The aha moment is the first point in the user journey where a new user directly experiences the core value the product delivers — the moment of genuine utility that answers the implicit question of whether this product is worth continuing to use. In PLG frameworks, the aha moment is treated as the primary activation milestone because it is the strongest predictor of long-term retention. Examples: Slack's aha moment is correlated with teams sending and receiving thousands of messages together; Figma's is completing a real-time collaborative design session; Notion's is creating and sharing a connected workspace. Identifying your product's true aha moment requires cohort analysis: look at the actions that most strongly predict 90-day retention and trace which behaviors distinguish retained users from churned ones within the first 72 hours. The most common mistake is guessing the aha moment from intuition rather than measuring it from retention data.

How long does it take for a SaaS user to churn after signing up?

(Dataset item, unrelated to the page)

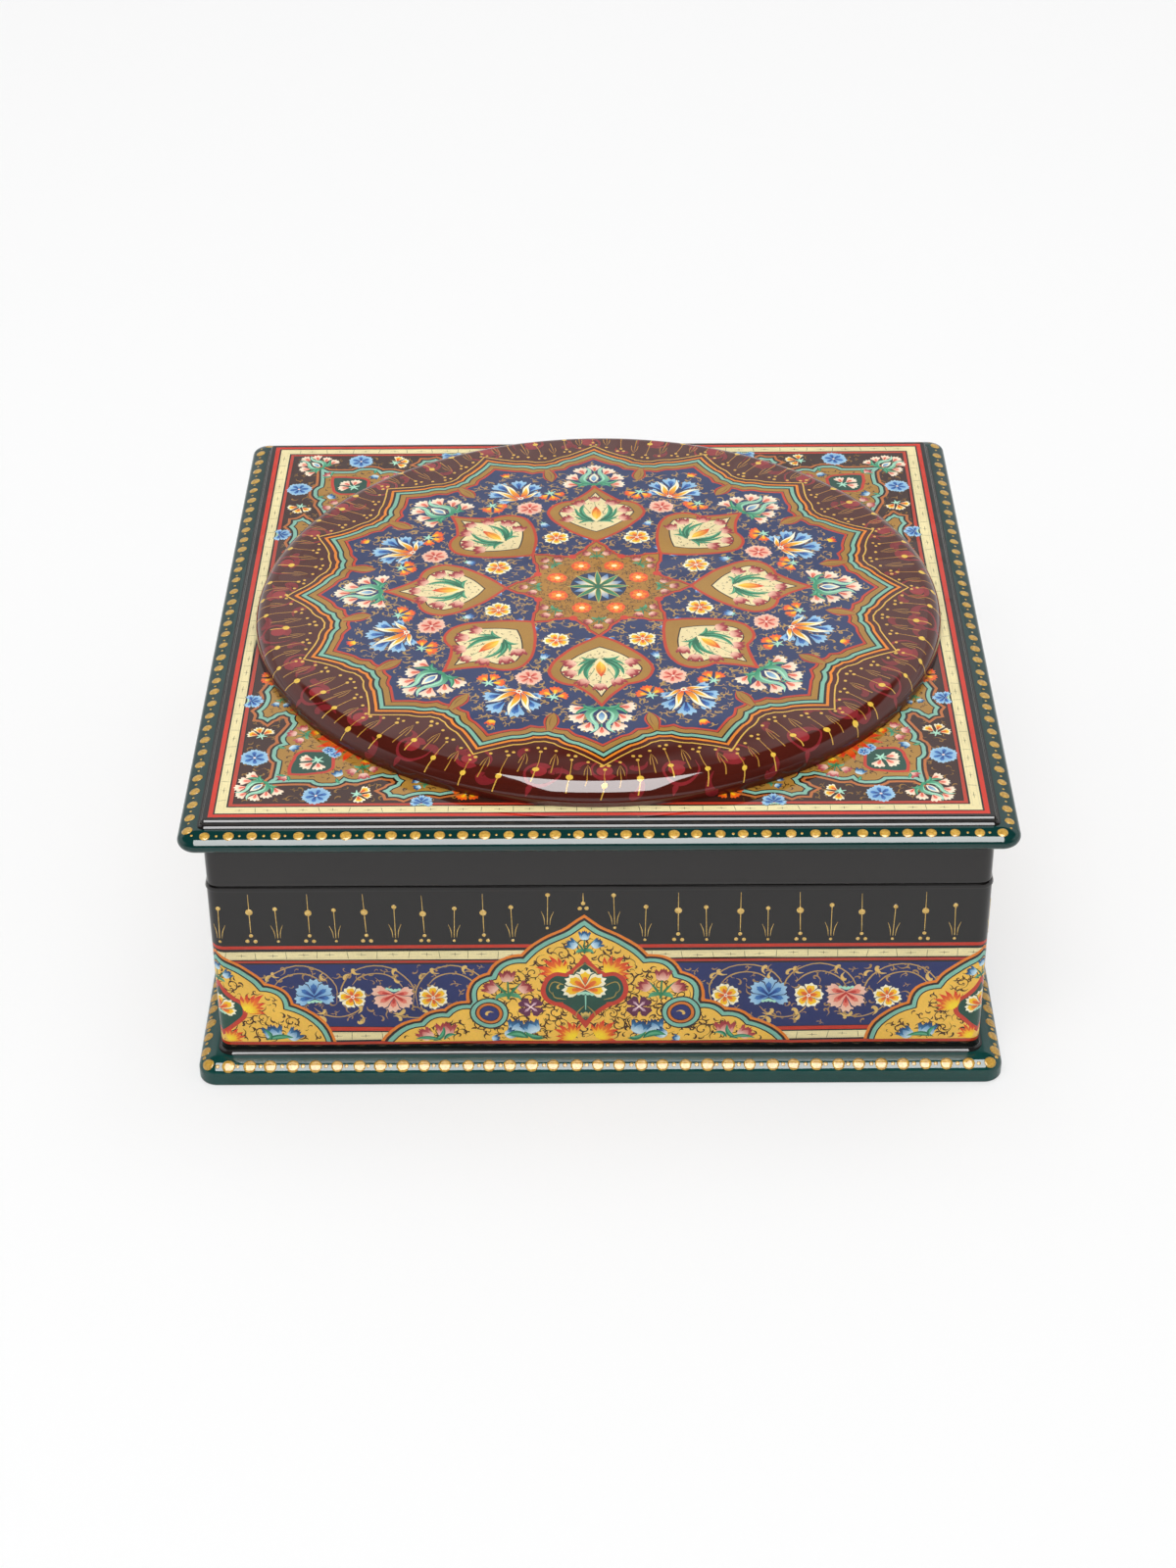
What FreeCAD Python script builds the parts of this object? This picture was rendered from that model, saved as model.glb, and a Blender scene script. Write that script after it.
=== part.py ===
import FreeCAD, Part
import math
import os

# A square papier mache box with a lift-off lid.
# Lengths are in millimetres. X runs along the front, Y from front to back and Z up.
# The origin is the middle of the underside, on the surface that the box stands on.
# Boards are pasted edge to edge and mitred at the corners, so every side is made once,
# on the right, and turned into its four places.

# Base walls
body_width = 189.4
wall_thickness = 4.5
wall_height = 51.2
wall_corner_radius = 3.0
bead_height = 1.3
bead_rise = 0.3

# Foot of the box: floor board and plinth mouldings
plinth_height = 6.2
plinth_overhang = 5.6
plinth_face_height = 3.2
plinth_heel_radius = 0.9
plinth_shoulder_share = 0.8
foot_cove = 0.9

# Rim boards, which line the base and hold the lid in place
rim_thickness = 2.2
rim_rise = 8.0
rim_clearance = 0.3
rim_edge_radius = 0.7

# Lid: skirt boards, top board and nosed mouldings
skirt_inset = 0.2
skirt_height = 13.4
skirt_edge_radius = 0.6
lid_board_thickness = 4.2
lid_overhang = 5.5
nose_drop = 1.8
nose_shoulder_share = 0.72

# Raised panel on the lid
panel_margin = 5.6
panel_thickness = 1.85
panel_edge_share = 0.49
panel_cove_share = 0.49

# Cushion-shaped medallion on the panel
dome_margin = 4.9
dome_height = 7.95
dome_rim_radius = 4.9
dome_belly_height = 1.15

# How hollow a cove is, as a share of its width
cove_sag_share = 0.2

# Levels, from the underside up
seam_level = plinth_height + wall_height
rim_top = seam_level + rim_rise
lid_underside = seam_level + skirt_height
lid_board_top = lid_underside + lid_board_thickness
panel_top = lid_board_top + panel_thickness
dome_top = panel_top + dome_height

# Half widths, from the middle out
wall_outer = body_width / 2
wall_inner = wall_outer - wall_thickness
floor_edge = wall_inner + wall_thickness / 2
plinth_outer = wall_outer + plinth_overhang
rim_outer = wall_inner
rim_inner = rim_outer - rim_thickness
skirt_outer = wall_outer - skirt_inset
skirt_inner = rim_outer + rim_clearance
lid_outer = skirt_outer + lid_overhang
lid_board_edge = (skirt_inner + skirt_outer) / 2
panel_edge_radius = panel_thickness * panel_edge_share
panel_cove = panel_thickness * panel_cove_share
panel_outer = lid_outer - panel_margin
panel_foot = panel_outer + panel_cove
dome_radius = panel_outer - dome_margin

# Corner axes: a section past its axis turns round the corner, and the rest is mitred
wall_corner_axis = wall_outer - wall_corner_radius
plinth_corner_axis = wall_outer + foot_cove
nose_corner_axis = panel_foot
panel_corner_axis = panel_outer - panel_edge_radius

UP = FreeCAD.Vector(0, 0, 1)
HALF_CORNER_DEG = 45
SIDES = {"right": 0, "back": 90, "left": 180, "front": 270}


def at(x, z):
    """A point of a section, which stands in the plane of X and Z."""
    return FreeCAD.Vector(x, 0, z)


def line(start, end):
    return Part.LineSegment(start, end).toShape()


def arc(start, middle, end):
    return Part.Arc(start, middle, end).toShape()


def turn(centre, radius, start_deg, end_deg):
    """An arc given by its centre and its two angles from +X towards +Z."""
    points = []
    for angle in (start_deg, (start_deg + end_deg) / 2, end_deg):
        a = math.radians(angle)
        points.append(centre + at(radius * math.cos(a), radius * math.sin(a)))
    return arc(*points)


def path(*points):
    """Straight edges from point to point."""
    return [line(a, b) for a, b in zip(points, points[1:])]


def section(edges):
    return Part.Face(Part.Wire(edges))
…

Most SaaS churn after failed activation happens within 30 days of signup, with the heaviest churn concentration in the first 7 days. PLG benchmarks from 2026 show that among users who do not reach activation within the first 72 hours, 90 percent will churn within 30 days. Of those, roughly half will never return to the product after their first session, and most of the remainder will log in once or twice more before abandoning. This pattern holds across product categories, though the exact timing varies: developer tools see first-session abandonment rates of 60 to 70 percent without a successful integration in the first 30 minutes, while broader B2B collaboration tools have a slightly longer window. The implication is that engagement recovery programs targeting non-activators after 7 days are working against a population where 80 to 90 percent have already made a de-facto decision to churn.

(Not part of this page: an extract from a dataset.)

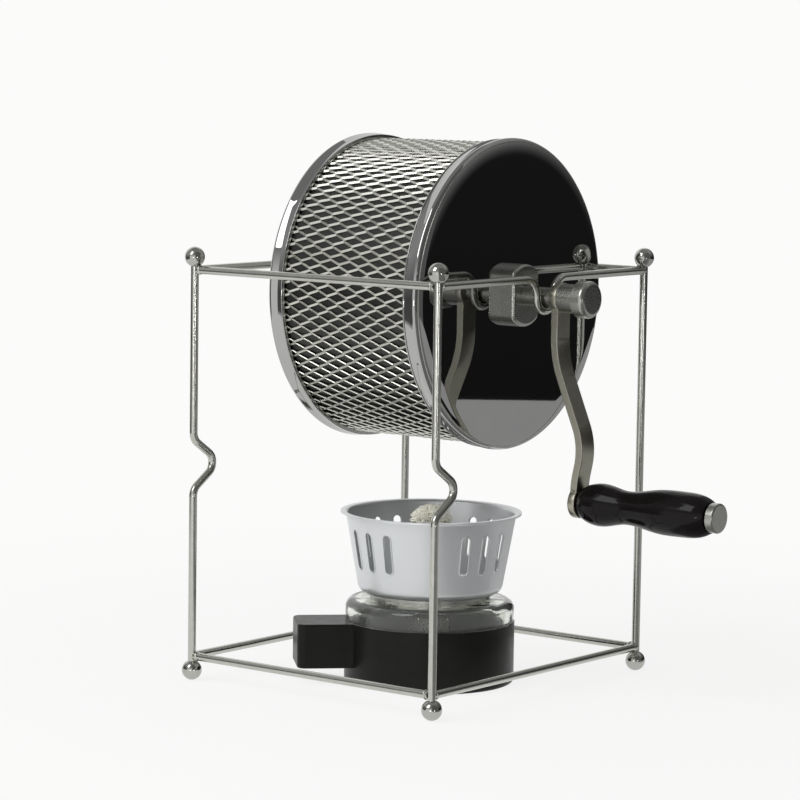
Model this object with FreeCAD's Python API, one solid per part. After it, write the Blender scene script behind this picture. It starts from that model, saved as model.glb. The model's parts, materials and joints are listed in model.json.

What metrics should SaaS companies track for user activation?

The core activation metrics for SaaS products are: (1) Time-to-aha — the median and 75th-percentile time from signup to first completion of the defined activation event; (2) Activation rate by cohort — the percentage of users in each signup cohort who reach the activation event within 7 days; (3) Activation funnel drop-off — step-by-step conversion through the defined onboarding sequence, measured at the individual session level; (4) Day-1, Day-3, and Day-7 retention — the percentage of users who return to the product after their first session at each interval; (5) Activation-to-expansion conversion — the percentage of activated users who eventually expand to paid, upgrade, or invite teammates. Secondary signals include feature adoption depth within the activation window and session length on Day 1, both of which are leading indicators of 90-day retention.